* Begin *
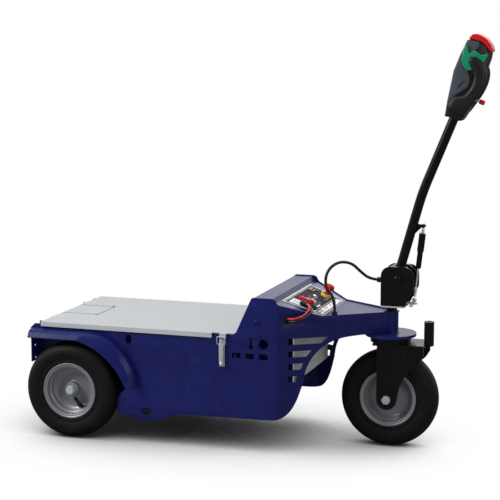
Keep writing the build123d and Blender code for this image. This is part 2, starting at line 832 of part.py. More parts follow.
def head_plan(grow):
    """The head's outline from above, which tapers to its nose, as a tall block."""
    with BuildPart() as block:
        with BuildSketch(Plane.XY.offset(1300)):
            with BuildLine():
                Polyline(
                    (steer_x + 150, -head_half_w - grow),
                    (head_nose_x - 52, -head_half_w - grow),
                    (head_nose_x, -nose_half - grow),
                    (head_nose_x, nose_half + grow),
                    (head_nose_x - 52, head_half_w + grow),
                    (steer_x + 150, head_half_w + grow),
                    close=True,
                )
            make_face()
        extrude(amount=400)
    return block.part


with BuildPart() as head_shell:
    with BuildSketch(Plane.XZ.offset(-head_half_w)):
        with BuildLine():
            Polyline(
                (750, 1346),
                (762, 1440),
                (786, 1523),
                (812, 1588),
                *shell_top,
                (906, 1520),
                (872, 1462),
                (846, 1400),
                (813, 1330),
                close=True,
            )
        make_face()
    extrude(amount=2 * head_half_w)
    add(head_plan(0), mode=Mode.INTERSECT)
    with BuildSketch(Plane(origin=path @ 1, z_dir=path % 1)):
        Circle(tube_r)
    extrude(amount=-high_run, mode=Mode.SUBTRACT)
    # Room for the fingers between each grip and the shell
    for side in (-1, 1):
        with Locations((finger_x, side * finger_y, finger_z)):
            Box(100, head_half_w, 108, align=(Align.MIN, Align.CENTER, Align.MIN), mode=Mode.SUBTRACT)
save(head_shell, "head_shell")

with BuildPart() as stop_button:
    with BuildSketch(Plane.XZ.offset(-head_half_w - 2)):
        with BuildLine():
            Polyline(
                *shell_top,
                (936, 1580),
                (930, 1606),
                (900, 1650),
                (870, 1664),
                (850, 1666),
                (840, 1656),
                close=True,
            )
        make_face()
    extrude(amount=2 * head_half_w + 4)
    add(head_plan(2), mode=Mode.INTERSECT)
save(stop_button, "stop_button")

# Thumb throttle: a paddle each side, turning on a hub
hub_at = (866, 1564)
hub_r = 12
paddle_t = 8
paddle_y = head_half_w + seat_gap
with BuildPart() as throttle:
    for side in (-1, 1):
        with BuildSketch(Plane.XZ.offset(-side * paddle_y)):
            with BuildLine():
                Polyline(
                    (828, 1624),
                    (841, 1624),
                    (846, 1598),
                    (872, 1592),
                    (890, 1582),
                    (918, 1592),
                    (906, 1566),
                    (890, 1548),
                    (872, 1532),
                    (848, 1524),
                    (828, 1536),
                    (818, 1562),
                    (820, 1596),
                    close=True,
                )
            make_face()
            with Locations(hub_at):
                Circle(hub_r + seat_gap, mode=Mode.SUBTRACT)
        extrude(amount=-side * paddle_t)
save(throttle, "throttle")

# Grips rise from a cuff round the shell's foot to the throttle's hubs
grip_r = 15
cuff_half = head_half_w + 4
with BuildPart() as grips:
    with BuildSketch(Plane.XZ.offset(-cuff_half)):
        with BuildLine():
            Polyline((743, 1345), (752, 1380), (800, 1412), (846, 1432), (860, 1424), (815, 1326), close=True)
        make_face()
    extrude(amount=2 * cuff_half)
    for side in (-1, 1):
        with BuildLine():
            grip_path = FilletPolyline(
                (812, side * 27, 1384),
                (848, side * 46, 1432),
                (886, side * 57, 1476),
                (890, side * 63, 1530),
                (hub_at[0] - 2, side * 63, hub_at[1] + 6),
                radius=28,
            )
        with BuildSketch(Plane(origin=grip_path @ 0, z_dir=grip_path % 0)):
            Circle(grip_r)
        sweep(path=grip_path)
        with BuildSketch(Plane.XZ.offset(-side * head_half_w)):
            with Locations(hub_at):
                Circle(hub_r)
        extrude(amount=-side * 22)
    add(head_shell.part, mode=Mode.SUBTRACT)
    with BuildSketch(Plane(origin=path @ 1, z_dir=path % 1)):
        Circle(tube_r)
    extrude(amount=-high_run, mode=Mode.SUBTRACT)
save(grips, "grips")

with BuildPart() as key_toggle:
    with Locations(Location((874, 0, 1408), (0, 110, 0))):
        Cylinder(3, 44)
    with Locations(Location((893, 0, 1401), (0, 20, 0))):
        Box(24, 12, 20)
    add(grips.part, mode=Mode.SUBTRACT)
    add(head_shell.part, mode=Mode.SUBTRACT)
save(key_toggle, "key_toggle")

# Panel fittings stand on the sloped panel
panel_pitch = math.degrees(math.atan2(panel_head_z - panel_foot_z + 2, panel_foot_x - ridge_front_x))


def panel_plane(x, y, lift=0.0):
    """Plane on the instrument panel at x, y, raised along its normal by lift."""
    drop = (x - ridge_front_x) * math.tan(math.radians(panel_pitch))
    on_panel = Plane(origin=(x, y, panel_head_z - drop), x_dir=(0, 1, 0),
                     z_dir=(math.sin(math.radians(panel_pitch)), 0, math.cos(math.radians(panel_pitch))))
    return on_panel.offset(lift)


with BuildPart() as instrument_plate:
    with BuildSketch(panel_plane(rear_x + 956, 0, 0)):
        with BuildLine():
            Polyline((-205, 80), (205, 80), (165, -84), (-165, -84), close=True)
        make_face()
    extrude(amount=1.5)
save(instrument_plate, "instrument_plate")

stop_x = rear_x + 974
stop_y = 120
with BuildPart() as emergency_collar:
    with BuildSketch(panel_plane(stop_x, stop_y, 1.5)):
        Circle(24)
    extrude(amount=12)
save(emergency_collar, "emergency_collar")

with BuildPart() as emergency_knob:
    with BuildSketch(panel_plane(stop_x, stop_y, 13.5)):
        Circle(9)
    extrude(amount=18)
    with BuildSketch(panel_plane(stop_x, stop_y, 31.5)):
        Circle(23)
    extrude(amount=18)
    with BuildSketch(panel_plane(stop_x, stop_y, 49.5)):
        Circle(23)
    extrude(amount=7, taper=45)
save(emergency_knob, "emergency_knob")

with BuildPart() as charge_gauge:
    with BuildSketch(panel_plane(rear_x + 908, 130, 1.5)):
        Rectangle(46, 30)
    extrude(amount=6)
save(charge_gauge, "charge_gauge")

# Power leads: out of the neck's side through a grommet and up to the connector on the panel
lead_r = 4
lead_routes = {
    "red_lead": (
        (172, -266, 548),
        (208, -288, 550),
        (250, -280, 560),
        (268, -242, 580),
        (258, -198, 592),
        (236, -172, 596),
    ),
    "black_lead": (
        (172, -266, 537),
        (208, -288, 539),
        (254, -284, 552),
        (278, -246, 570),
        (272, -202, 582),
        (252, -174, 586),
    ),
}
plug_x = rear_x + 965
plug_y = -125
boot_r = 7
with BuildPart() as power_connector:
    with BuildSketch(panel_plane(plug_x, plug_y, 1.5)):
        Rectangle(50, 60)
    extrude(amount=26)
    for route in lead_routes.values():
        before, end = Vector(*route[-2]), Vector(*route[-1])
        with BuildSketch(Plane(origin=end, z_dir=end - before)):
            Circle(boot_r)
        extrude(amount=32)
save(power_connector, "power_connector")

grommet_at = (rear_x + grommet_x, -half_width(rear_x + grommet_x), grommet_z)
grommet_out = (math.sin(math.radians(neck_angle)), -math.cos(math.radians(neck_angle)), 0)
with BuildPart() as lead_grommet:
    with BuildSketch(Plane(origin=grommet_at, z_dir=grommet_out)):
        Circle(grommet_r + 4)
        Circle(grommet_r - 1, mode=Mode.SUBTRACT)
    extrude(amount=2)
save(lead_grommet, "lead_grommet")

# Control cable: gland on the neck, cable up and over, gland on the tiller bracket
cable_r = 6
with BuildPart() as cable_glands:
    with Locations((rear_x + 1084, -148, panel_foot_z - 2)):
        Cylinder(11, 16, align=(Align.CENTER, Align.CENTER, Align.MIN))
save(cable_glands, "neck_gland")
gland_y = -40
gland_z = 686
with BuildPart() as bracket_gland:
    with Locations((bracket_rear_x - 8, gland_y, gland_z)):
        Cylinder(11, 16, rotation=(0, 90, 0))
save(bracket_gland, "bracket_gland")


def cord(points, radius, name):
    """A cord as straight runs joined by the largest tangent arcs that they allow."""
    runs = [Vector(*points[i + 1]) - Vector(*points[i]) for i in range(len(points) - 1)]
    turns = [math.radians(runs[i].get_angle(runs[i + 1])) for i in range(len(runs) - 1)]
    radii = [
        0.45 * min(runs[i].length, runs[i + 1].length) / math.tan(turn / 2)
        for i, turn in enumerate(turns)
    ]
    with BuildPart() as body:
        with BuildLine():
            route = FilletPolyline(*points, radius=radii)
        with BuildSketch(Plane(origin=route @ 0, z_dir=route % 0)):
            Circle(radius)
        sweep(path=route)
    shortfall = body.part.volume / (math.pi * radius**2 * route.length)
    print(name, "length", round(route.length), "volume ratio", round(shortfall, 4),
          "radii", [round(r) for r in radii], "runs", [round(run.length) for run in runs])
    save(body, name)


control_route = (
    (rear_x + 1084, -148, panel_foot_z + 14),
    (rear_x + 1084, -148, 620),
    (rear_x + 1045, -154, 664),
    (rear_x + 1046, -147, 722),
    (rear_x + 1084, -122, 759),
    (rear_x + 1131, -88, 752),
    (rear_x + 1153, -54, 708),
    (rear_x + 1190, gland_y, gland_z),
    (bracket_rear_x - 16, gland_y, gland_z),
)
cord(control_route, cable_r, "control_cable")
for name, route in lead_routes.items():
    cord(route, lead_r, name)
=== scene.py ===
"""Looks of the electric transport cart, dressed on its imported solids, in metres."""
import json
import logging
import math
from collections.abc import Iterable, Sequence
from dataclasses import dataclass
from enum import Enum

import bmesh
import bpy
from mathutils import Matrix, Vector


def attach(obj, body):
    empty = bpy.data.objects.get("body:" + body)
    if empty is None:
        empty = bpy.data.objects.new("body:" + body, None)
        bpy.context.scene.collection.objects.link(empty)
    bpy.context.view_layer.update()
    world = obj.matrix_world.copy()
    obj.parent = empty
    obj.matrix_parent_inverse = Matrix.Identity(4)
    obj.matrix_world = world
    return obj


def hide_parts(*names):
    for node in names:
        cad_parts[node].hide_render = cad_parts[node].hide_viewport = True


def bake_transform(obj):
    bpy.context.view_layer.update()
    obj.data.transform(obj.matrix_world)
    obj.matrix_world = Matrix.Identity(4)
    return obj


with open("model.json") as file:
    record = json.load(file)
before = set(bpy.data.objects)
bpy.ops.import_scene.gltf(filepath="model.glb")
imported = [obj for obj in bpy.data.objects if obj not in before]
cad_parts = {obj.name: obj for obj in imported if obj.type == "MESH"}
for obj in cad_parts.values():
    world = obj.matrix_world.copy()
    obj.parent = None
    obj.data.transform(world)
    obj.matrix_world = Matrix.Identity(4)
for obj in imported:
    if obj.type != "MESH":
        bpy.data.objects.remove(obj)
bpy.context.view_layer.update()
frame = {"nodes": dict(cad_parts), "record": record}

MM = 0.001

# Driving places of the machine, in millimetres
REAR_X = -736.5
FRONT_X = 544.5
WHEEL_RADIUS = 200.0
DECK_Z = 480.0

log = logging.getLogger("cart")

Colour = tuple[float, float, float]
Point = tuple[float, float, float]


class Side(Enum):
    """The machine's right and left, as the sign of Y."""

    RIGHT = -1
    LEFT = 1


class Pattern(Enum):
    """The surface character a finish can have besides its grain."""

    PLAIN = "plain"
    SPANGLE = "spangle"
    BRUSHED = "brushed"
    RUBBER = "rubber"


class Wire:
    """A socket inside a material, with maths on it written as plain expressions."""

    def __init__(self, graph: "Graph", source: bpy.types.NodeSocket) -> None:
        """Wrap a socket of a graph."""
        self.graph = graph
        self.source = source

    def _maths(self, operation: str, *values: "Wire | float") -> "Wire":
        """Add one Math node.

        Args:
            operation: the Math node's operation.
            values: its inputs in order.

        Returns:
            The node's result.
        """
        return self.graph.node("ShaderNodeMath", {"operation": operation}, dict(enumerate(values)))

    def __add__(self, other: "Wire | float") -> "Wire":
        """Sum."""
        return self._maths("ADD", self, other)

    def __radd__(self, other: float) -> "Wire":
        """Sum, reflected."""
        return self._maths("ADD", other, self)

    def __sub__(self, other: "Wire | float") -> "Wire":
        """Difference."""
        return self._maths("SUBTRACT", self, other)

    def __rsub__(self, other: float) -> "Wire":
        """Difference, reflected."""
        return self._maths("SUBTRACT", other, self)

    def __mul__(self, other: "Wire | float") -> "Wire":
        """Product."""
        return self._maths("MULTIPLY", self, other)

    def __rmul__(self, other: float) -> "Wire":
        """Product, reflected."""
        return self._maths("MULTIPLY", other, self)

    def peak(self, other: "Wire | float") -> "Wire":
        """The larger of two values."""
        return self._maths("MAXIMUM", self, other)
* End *
## [Given problem]
Write out only the lines that run from the line containing "save(body, name)" through the line containing "cad_parts[node].hide_render = cad_parts[node].hide_viewport", both included, exactly as they appear above.

## [Completed exercise]
    save(body, name)


control_route = (
    (rear_x + 1084, -148, panel_foot_z + 14),
    (rear_x + 1084, -148, 620),
    (rear_x + 1045, -154, 664),
    (rear_x + 1046, -147, 722),
    (rear_x + 1084, -122, 759),
    (rear_x + 1131, -88, 752),
    (rear_x + 1153, -54, 708),
    (rear_x + 1190, gland_y, gland_z),
    (bracket_rear_x - 16, gland_y, gland_z),
)
cord(control_route, cable_r, "control_cable")
for name, route in lead_routes.items():
    cord(route, lead_r, name)
=== scene.py ===
"""Looks of the electric transport cart, dressed on its imported solids, in metres."""
import json
import logging
import math
from collections.abc import Iterable, Sequence
from dataclasses import dataclass
from enum import Enum

import bmesh
import bpy
from mathutils import Matrix, Vector


def attach(obj, body):
    empty = bpy.data.objects.get("body:" + body)
    if empty is None:
        empty = bpy.data.objects.new("body:" + body, None)
        bpy.context.scene.collection.objects.link(empty)
    bpy.context.view_layer.update()
    world = obj.matrix_world.copy()
    obj.parent = empty
    obj.matrix_parent_inverse = Matrix.Identity(4)
    obj.matrix_world = world
    return obj


def hide_parts(*names):
    for node in names:
        cad_parts[node].hide_render = cad_parts[node].hide_viewport = True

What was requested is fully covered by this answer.